SHUI HU ZHUAN [CHOUEI HOU TCHOUAN]
Sujet et composition
Les versions écrites et orales des Bords de l'eau racontent les aventures d'une bande de cent huit brigands du xiie siècle dont le repaire, le célèbre Liangshanbo, « lac marécageux des monts Liang », se trouvait dans la partie occidentale de la province du Shandong. Ce lac, créé en 944 par un changement de cours du fleuve Jaune, a occupé pendant plus d'un siècle une aire de 400 kilomètres de circonférence. Sur ses bords couverts de roseaux et dans les collines alors boisées du voisinage purent trouver asile, à certaines époques, des réfractaires à l'ordre établi.
Le Shui hu zhuan n'est pas un récit homogène dont les parties apparaîtraient subordonnées au tout par l'effet d'une conception unique et savamment architecturée. C'est plutôt une suite d'épisodes autonomes et assez lâchement reliés entre eux par les thèmes permanents de la Bande fraternelle et de son repaire, et par la présence simultanée ou successive, mais intermittente, d'un petit nombre de personnages principaux. Ces épisodes diffèrent souvent à tel point les uns des autres par le style, par l'inspiration, ou même par le détail historique et géographique, qu'il faut tantôt y reconnaître des origines diverses, insuffisamment fondues ensemble par le ou les auteurs du roman, et tantôt des additions postérieures.
Les épisodes qui constituent les deux premiers tiers du roman ont pour sujet la naissance et la croissance de la Bande, que viennent former progressivement, en général un par un, exceptionnellement par petits groupes, cent cinq hommes et trois femmes qui presque tous ne se connaissaient pas au début. L'attention du récit se porte tour à tour sur l'histoire personnelle de chacun de ces héros. Il en explique le tempérament, les origines sociales, l'activité professionnelle. Il fait peu à peu apparaître autour d'eux toute une humanité bigarrée et comme eux bouillonnante de vie, dont ils restent des représentants typiques, même quand ils s'en sont séparés pour « prendre le maquis ».

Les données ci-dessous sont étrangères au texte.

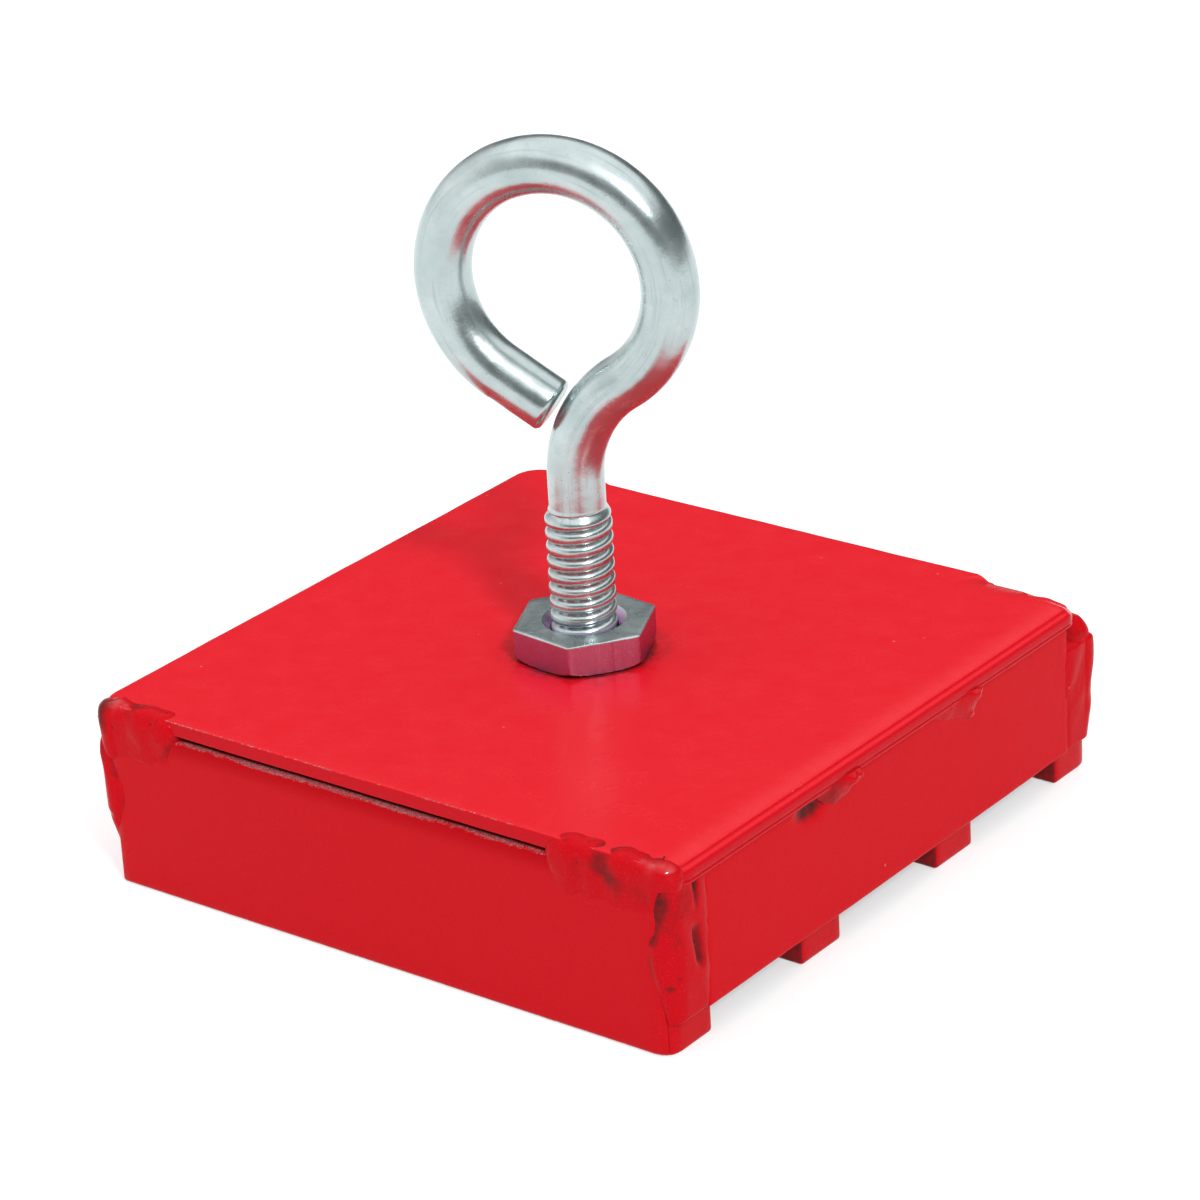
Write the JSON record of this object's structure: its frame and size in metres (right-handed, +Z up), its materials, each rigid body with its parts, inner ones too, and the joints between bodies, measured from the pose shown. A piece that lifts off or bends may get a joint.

Le véritable propos du Shui hu zhuan n'est pas de décrire l'existence d'une troupe de hors-la-loi. S'il met en scène – et avec quelle abondance de détails hauts en couleur – telle razzia fructueuse, tel combat contre un bourg hostile, telle négociation avec des envoyés impériaux, c'est pour mieux exposer dans leur contexte les motifs pour lesquels tel individu décide ou refuse d'aider la Bande ou de se joindre à ses rangs ; c'est pour analyser, à travers conflits et crises, l'évolution des esprits et des comportements. Ce qui passionne Shi Nai'an – s'il est bien l'auteur de ces épisodes, ou de certains d'entre eux – c'est d'étudier pourquoi et comment un homme comme vous et moi peut devenir bandit. Là est son originalité.
Mis à part quelques passages comme celui, fort long mais de la meilleure veine, qui relate l'enfance et la jeunesse du rebelle Wang Qing, le dernier tiers du roman n'a pas la valeur littéraire et l'invention des deux premiers ; il paraît parfois démarquer le Roman des Trois Royaumes (San guo zhi yanyi). La Bande y fait sa paix avec les autorités impériales et se bat, à leur service, contre les Liao, un envahisseur étranger, puis contre les rebelles Tian Hu, Wang Qing, et finalement Fang La. Ces quatre campagnes sont victorieuses mais coûtent à la Bande un grand nombre de morts. Les survivants sont décimés au cent vingtième et dernier chapitre par la traîtrise de ministres dont la rancune n'a pas désarmé.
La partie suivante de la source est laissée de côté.